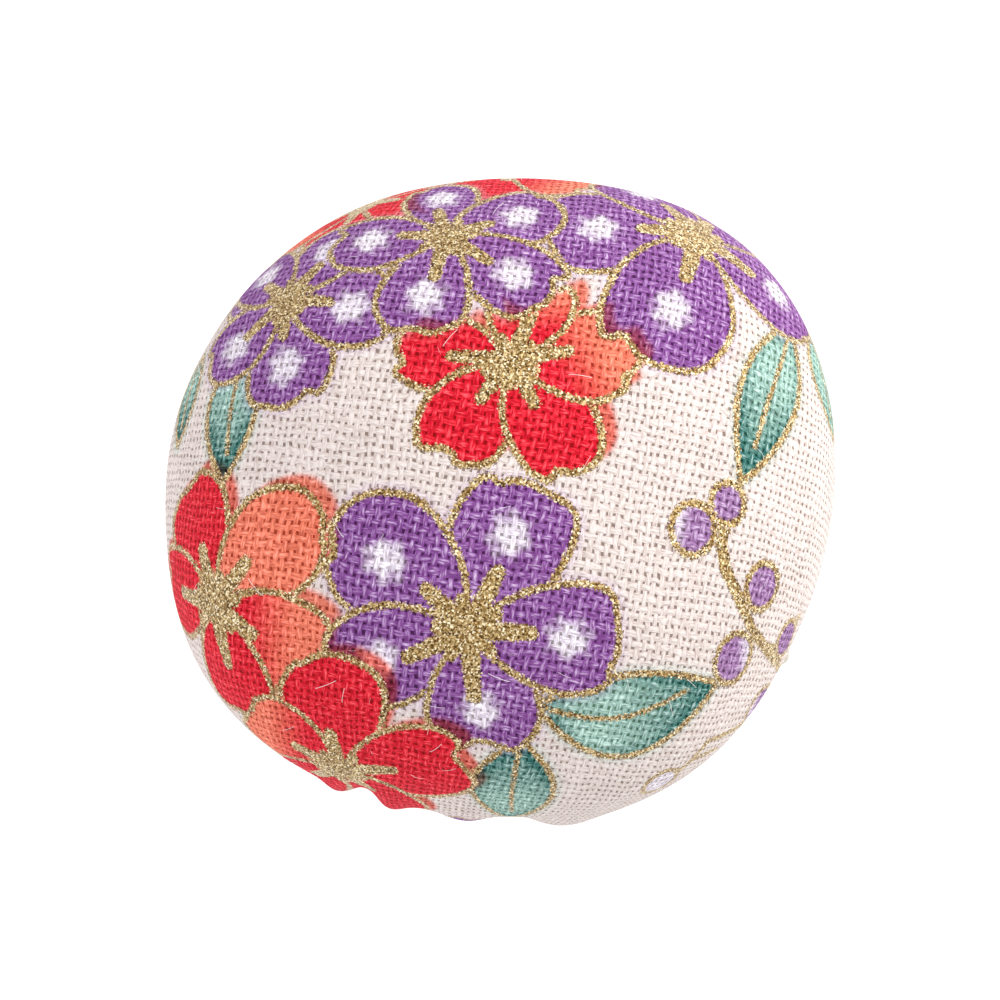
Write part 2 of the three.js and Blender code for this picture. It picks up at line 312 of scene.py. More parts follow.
class Cloth:
    """The inks and the gold on each point of the flat cloth. The warm inks have a plate of their own."""

    def __init__(self, points):
        self.points = points
        self.cool = np.tile(ink("ground"), (len(points), 1))
        self.warm = np.tile(ink("orange"), (len(points), 1))
        self.warm_cover = np.zeros(len(points))
        self.gold = np.full(len(points), 50.0)  # distance outside the nearest gold, negative in it
        self.inked = np.zeros(len(points))

    def near(self, middle, reach):
        return np.nonzero(np.hypot(*(self.points - middle).T) < reach)[0]

    def lay(self, where, colour, cover):
        """A cool ink: it leaves no warm ink where it lies."""
        self.warm_cover[where] *= 1 - cover
        self.inked[where] = np.maximum(self.inked[where], cover)
        cover = cover[:, None]
        self.cool[where] = self.cool[where] * (1 - cover) + colour * cover

    def lay_warm(self, where, colour, cover):
        """A warm ink: the ground is left bare under it."""
        self.warm_cover[where] = np.maximum(self.warm_cover[where], cover)
        self.inked[where] = np.maximum(self.inked[where], cover)
        cover = cover[:, None]
        self.cool[where] = self.cool[where] * (1 - cover) + ink("ground") * cover
        self.warm[where] = self.warm[where] * (1 - cover) + colour * cover

    def knock_out(self, where, distance):
        """What a motif covers of the gold under it goes."""
        self.gold[where] = np.maximum(self.gold[where], -distance + GOLD_HALF)

    def draw_gold(self, where, distance):
        self.gold[where] = np.minimum(self.gold[where], distance)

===

TASK INSTRUCTIONS
Write the material out again word for word.

COMPLETE ANSWER
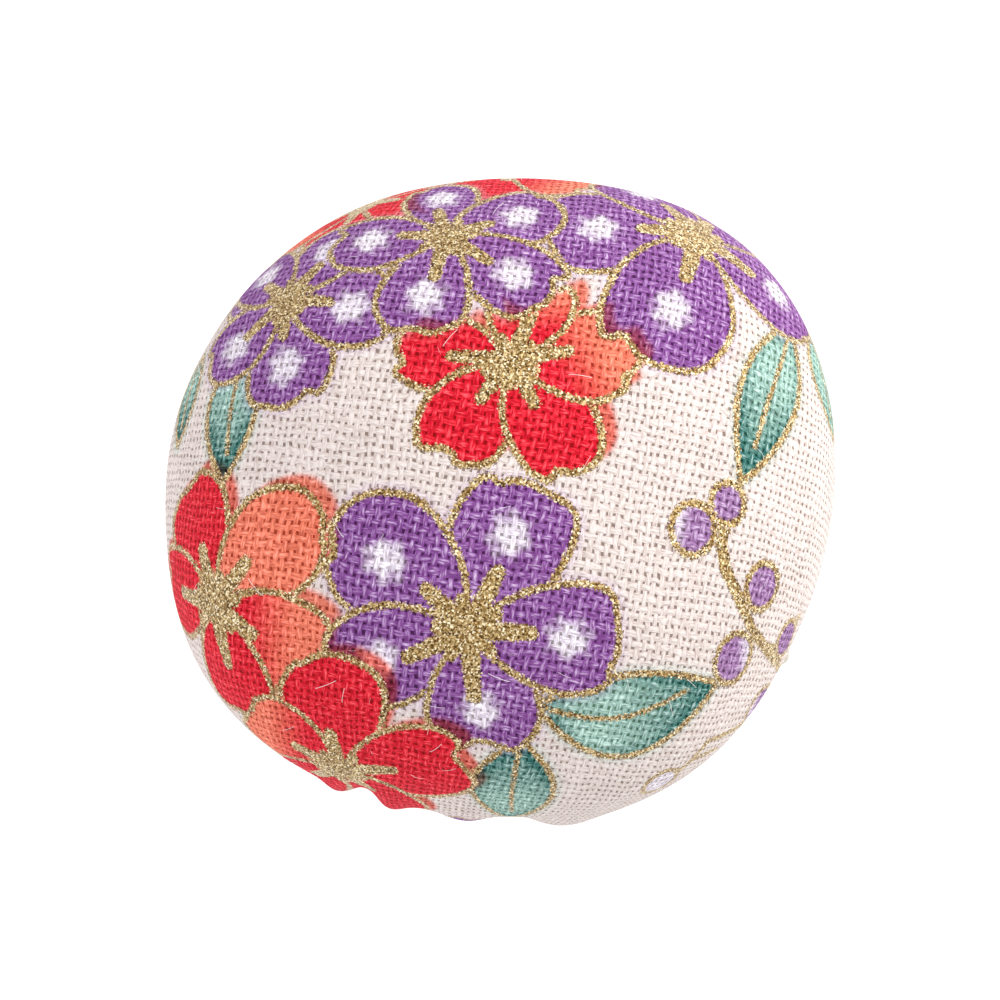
Write part 2 of the three.js and Blender code for this picture. It picks up at line 312 of scene.py. More parts follow.
class Cloth:
    """The inks and the gold on each point of the flat cloth. The warm inks have a plate of their own."""

    def __init__(self, points):
        self.points = points
        self.cool = np.tile(ink("ground"), (len(points), 1))
        self.warm = np.tile(ink("orange"), (len(points), 1))
        self.warm_cover = np.zeros(len(points))
        self.gold = np.full(len(points), 50.0)  # distance outside the nearest gold, negative in it
        self.inked = np.zeros(len(points))

    def near(self, middle, reach):
        return np.nonzero(np.hypot(*(self.points - middle).T) < reach)[0]

    def lay(self, where, colour, cover):
        """A cool ink: it leaves no warm ink where it lies."""
        self.warm_cover[where] *= 1 - cover
        self.inked[where] = np.maximum(self.inked[where], cover)
        cover = cover[:, None]
        self.cool[where] = self.cool[where] * (1 - cover) + colour * cover

    def lay_warm(self, where, colour, cover):
        """A warm ink: the ground is left bare under it."""
        self.warm_cover[where] = np.maximum(self.warm_cover[where], cover)
        self.inked[where] = np.maximum(self.inked[where], cover)
        cover = cover[:, None]
        self.cool[where] = self.cool[where] * (1 - cover) + ink("ground") * cover
        self.warm[where] = self.warm[where] * (1 - cover) + colour * cover

    def knock_out(self, where, distance):
        """What a motif covers of the gold under it goes."""
        self.gold[where] = np.maximum(self.gold[where], -distance + GOLD_HALF)

    def draw_gold(self, where, distance):
        self.gold[where] = np.minimum(self.gold[where], distance)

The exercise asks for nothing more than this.